2. Ripple Effect on Team Morale

Teams don’t operate in isolation. A bad hire forces colleagues to shoulder extra responsibilities, triggering burnout or resentment. According to McKinsey, disengagement and attrition alone can drain between $228 million and $355 million each year from a median S&P 500 company. Add to that the fact that replacing just one employee often costs 1.5 to 2 times their annual salary, and you begin to see how quickly the math compounds when a bad hire sparks turnover or drags down team performance.

3. Cultural Friction

When a hire doesn’t align with organizational values, subtle cultural fractures appear. Misaligned behaviors spread fast, eroding trust. It’s the equivalent of introducing one wrong note into a symphony, the dissonance lingers, and soon, the whole orchestra sounds off-key.

4. Missed Growth Opportunities

Bad hires slow the present; they compromise the future. A misaligned manager, for example, might hire poorly themselves, creating a cycle of mediocrity. Over time, this compounds into missed innovation, stalled market expansion, or failed digital transformation.

Why Bad Hires Happen in the First Place

If the costs are so steep, why do organizations still stumble? The answer often lies in pressure, process, and perception.

  • Pressure to Fill Quickly: Business leaders push for immediate headcount coverage. HR is cornered into prioritizing speed over fit, setting the stage for poor decisions.
  • Flawed Evaluation Tools: Overreliance on résumés or unstructured interviews gives an incomplete picture.
  • Bias and Overconfidence: Hiring managers sometimes confuse confidence with competence. Research shows we’re naturally drawn to people who “mirror” us, often at the expense of actual performance indicators.

These traps are easy to fall into, especially in volatile markets where talent gaps widen faster than pipelines can fill.

How Leaders Can Avoid the Trap

Avoiding bad hires isn’t about perfect prediction. It’s about building a system that reduces risk and increases alignment.

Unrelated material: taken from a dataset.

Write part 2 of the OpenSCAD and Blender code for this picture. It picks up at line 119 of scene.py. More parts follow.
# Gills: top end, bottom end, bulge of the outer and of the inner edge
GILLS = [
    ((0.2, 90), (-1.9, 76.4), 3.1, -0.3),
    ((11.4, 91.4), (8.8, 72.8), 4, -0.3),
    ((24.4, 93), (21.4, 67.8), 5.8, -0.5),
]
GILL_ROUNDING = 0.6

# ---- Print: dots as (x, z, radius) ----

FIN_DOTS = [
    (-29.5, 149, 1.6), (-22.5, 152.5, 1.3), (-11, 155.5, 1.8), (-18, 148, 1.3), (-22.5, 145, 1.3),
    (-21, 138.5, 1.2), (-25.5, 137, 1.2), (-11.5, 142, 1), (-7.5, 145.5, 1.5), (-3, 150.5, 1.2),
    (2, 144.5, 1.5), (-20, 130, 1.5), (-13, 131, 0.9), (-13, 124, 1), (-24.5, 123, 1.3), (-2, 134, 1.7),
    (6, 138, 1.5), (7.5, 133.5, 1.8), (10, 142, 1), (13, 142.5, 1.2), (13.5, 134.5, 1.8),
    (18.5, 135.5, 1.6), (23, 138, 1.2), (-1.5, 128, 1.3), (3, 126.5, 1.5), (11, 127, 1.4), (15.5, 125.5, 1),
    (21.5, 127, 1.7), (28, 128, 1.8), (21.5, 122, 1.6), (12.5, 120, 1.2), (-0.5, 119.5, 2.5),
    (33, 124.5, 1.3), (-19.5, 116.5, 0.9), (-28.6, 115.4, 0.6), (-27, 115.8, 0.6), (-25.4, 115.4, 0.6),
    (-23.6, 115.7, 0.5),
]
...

1. Redefine the Hiring Scorecard

Shift from narrow technical requirements to outcome-based scorecards. Instead of asking, “Does this person have five years of experience with XYZ software?” ask, “Can this person deliver A, B, and C outcomes in six months?” This subtle reframing weeds out candidates who look strong on paper but can’t deliver impact.

2. Layered Assessments

High-performing organizations blend structured interviews with behavioral assessments, simulations, and peer interactions. Google famously uses structured scoring rubrics that predict performance twice as effectively as traditional interviews.

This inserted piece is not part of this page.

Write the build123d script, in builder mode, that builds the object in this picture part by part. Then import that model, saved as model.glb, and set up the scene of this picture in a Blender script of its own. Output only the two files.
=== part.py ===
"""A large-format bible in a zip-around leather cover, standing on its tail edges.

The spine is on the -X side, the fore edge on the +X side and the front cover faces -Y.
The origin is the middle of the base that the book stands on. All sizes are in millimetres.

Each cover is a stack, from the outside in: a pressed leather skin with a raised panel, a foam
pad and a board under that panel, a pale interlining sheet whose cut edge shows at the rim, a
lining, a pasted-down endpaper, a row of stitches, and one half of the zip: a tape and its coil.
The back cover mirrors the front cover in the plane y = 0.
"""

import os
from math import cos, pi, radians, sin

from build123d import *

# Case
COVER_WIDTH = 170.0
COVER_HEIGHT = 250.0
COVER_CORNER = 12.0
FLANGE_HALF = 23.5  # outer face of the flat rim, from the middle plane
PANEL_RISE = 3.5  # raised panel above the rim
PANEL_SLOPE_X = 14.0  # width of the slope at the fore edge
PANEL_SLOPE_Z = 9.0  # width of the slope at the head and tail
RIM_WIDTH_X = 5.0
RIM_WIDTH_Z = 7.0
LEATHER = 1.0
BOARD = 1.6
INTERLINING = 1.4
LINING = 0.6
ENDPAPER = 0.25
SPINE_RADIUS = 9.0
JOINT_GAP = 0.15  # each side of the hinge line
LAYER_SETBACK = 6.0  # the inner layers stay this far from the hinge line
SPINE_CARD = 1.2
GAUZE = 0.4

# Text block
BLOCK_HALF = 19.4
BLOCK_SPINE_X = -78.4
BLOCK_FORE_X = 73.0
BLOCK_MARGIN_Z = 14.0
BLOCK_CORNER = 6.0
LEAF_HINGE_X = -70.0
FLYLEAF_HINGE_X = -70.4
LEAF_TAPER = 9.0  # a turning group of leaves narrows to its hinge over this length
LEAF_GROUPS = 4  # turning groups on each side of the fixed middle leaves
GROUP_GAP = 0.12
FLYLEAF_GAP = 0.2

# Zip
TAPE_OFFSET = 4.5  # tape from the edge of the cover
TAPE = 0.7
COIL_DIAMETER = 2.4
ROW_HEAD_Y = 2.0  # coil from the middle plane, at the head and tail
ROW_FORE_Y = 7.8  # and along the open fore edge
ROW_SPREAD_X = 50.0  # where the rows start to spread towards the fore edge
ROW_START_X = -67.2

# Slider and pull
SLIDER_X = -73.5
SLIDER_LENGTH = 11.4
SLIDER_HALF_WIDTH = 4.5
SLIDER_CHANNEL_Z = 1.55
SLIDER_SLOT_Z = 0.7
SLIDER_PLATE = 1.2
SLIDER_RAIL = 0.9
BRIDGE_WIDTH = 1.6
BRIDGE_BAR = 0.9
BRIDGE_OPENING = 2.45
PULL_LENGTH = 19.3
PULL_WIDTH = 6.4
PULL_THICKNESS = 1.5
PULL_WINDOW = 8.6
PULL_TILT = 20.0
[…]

3. Data-Driven Talent Insights

Leaders need to marry intuition with evidence. Predictive analytics that involve drawing from internal performance data, retention patterns, and even psychometrics provides sharper signals. Companies that use advanced analytics in hiring often see significantly lower turnover in the first year.

4. Cultural Due Diligence

Treat culture fit like you would a financial audit. That doesn’t mean hiring for “likability”. You must rigorously test whether candidates can thrive in your environment of pace, ambiguity, or collaboration. Culture misfit is the silent killer of performance.

When to Call in Reinforcements

Even the best in-house teams can miss the mark. That’s where specialized partners come in. A trusted staffing solution becomes an extension of strategy.

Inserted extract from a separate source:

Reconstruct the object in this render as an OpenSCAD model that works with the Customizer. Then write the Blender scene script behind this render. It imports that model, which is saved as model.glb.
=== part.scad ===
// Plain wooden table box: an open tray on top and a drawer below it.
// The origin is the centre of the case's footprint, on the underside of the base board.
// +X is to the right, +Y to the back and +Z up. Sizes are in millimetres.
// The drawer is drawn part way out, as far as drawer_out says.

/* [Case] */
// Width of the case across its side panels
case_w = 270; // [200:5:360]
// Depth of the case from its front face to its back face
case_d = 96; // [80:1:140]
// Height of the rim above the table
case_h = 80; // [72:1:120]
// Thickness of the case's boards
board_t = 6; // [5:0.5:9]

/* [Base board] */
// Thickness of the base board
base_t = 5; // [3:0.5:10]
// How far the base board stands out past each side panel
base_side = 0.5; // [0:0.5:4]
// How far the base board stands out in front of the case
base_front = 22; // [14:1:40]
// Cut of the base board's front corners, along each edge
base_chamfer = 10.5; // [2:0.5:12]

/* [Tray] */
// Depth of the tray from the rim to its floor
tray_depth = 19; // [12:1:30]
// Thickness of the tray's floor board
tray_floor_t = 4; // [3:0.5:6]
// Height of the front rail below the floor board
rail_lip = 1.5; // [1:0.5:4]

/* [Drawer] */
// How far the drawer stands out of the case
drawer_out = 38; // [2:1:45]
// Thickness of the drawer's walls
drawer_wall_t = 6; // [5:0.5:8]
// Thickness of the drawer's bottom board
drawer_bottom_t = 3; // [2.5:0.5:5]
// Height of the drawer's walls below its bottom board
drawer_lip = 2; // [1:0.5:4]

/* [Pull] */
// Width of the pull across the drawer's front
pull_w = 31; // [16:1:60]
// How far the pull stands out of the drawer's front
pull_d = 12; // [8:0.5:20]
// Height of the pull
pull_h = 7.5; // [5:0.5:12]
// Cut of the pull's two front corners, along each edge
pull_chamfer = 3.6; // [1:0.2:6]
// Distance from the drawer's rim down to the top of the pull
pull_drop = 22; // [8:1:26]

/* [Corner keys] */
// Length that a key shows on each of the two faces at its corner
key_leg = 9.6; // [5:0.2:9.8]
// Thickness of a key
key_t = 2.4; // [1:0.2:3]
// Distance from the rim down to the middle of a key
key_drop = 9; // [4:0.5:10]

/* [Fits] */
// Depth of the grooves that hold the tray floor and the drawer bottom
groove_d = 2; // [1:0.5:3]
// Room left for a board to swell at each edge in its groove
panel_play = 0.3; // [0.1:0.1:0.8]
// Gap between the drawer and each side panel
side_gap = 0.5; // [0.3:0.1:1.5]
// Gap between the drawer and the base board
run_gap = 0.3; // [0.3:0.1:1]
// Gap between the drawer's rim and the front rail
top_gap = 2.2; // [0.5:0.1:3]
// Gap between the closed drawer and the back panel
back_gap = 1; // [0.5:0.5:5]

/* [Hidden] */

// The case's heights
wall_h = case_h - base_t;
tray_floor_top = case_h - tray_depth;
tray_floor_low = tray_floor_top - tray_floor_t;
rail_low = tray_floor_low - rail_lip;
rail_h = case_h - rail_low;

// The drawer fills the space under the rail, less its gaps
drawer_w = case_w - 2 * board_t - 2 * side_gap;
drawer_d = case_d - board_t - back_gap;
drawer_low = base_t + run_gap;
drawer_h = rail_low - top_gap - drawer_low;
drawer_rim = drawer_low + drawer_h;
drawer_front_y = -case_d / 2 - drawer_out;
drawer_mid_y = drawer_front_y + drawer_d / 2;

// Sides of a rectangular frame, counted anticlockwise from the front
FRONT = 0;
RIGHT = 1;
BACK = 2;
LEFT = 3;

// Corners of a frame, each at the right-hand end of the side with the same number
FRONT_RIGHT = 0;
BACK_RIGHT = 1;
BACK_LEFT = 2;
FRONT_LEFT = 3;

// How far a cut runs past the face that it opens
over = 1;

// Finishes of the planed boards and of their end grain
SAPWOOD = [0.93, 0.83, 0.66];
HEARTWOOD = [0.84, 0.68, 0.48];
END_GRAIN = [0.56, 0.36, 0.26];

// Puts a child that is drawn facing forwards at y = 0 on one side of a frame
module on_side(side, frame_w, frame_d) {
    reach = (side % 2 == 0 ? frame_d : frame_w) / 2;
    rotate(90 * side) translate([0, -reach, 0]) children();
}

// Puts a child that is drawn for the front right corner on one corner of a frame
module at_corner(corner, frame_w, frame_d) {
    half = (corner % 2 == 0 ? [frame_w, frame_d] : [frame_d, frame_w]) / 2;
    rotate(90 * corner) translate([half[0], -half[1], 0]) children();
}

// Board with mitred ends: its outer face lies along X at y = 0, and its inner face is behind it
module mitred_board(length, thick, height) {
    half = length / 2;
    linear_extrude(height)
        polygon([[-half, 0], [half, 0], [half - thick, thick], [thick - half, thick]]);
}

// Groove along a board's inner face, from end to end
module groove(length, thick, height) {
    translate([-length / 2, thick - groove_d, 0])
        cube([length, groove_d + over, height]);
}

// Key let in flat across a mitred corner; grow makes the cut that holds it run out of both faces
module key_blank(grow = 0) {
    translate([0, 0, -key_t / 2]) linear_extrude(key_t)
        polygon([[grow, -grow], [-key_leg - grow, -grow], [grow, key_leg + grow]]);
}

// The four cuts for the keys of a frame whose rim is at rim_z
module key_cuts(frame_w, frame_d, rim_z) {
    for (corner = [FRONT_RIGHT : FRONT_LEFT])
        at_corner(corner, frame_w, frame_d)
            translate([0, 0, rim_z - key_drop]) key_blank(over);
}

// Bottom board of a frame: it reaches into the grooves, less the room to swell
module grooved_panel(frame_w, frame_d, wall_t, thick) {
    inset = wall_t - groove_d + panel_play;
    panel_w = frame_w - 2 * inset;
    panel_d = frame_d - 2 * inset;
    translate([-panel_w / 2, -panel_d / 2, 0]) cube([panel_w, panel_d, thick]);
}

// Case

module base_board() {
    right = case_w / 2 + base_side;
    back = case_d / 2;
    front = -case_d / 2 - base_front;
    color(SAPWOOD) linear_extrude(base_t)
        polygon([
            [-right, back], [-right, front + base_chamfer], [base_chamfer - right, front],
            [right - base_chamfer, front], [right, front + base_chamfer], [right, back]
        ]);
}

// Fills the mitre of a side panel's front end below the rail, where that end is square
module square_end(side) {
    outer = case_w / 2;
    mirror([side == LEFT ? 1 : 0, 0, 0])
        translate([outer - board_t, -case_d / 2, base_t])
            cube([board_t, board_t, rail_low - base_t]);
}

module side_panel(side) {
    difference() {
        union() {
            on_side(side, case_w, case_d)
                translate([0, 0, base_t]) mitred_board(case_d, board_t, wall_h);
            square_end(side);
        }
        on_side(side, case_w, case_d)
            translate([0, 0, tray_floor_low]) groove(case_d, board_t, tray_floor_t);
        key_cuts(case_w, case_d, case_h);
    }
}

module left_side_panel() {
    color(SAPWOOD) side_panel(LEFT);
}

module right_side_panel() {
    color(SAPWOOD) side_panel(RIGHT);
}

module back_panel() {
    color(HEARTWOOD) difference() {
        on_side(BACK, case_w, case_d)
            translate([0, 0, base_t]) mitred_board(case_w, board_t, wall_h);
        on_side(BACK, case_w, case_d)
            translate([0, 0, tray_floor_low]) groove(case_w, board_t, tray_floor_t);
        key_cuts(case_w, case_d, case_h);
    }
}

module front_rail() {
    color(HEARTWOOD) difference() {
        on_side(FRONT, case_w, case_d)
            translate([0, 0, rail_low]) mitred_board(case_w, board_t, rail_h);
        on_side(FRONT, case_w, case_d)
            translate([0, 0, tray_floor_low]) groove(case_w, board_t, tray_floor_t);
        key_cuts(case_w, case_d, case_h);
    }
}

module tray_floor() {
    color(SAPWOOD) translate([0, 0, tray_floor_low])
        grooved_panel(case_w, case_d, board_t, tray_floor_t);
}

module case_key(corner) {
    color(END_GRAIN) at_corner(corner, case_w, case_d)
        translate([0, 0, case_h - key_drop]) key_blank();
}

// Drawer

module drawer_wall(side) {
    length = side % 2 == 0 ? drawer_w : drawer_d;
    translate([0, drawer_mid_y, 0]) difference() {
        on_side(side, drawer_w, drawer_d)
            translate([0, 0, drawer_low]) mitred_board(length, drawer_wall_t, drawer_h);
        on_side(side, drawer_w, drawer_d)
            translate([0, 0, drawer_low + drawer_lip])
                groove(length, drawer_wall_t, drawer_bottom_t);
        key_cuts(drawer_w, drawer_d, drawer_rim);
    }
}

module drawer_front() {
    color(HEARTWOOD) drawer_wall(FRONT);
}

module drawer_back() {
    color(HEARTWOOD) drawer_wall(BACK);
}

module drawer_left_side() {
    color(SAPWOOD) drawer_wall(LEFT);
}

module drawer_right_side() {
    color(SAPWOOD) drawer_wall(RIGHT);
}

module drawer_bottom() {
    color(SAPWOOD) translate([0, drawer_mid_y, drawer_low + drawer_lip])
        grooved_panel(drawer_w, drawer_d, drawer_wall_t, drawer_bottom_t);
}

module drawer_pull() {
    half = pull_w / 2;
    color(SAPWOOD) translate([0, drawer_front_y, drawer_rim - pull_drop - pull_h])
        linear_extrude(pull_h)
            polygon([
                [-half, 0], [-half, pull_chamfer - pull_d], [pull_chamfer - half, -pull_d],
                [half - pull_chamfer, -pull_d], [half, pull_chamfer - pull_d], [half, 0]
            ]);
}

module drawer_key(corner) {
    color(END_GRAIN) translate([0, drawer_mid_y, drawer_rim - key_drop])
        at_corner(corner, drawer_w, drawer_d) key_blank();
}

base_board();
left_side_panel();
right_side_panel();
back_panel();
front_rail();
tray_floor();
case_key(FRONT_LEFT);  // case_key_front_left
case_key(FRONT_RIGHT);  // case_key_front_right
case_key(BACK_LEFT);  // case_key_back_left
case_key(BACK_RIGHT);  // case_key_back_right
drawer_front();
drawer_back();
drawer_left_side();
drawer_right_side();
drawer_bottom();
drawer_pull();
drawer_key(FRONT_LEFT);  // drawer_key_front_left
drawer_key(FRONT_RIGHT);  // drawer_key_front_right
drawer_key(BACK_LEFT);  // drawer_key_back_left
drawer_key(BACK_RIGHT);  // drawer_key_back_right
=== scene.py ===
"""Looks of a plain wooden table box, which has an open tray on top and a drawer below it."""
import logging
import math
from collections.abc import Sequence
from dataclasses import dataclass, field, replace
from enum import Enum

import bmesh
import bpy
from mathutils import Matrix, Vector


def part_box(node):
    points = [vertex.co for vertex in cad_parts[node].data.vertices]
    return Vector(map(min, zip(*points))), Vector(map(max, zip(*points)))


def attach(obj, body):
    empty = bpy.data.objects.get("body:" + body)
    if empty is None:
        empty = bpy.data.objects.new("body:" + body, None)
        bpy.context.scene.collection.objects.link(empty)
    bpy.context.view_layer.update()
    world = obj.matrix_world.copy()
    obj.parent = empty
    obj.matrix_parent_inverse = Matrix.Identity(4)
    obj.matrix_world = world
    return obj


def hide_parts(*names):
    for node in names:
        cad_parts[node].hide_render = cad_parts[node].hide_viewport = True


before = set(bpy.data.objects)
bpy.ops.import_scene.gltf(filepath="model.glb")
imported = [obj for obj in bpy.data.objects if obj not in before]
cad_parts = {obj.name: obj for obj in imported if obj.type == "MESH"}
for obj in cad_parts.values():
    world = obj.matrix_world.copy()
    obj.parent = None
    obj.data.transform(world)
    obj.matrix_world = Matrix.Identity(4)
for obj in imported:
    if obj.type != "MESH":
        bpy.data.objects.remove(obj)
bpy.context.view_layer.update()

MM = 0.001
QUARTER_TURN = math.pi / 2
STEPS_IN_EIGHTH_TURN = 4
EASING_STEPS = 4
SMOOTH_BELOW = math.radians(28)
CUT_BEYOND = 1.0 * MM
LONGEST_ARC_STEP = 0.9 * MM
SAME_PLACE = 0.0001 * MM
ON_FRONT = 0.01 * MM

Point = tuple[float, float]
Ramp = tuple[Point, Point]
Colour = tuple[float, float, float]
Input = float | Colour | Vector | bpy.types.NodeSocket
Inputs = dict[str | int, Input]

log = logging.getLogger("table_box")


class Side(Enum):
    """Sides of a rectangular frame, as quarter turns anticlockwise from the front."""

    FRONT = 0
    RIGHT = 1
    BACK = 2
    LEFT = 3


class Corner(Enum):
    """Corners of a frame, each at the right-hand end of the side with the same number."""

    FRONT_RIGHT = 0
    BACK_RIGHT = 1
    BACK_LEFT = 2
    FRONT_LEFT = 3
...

The best staffing partners:

  • Map talent pipelines against future business priorities alongside present gaps.
  • Bring niche expertise across industries where skills shortages are most acute.
  • Use technology-driven screening processes that cut through bias and surface high-quality talent faster.
  • Monitor market trends so you’re not blindsided by skill scarcity or wage inflation.

This is an excellent approach to risk mitigation. It ensures that every hire moves your organization closer to resilience and growth, rather than leaving it vulnerable to costly missteps.

The Bottom Line

The conversation around bad hires often stops at cost. But the real insight is this: hiring well is a competitive edge.

Organizations that treat hiring as a strategic capability consistently outperform peers. They save on the fallout of poor choices and compound value by building teams that adapt faster, innovate deeper, and scale smoother.

For HR leaders and talent acquisition professionals, the path forward is clear: stop viewing staffing as a back-office function. Start seeing it as the frontline defense against wasted resources and the frontline offense for organizational agility.

Because the hidden cost of a bad hire is the growth you never see. And in a market where adaptability defines winners and laggards, avoiding that loss may be the smartest investment you ever make.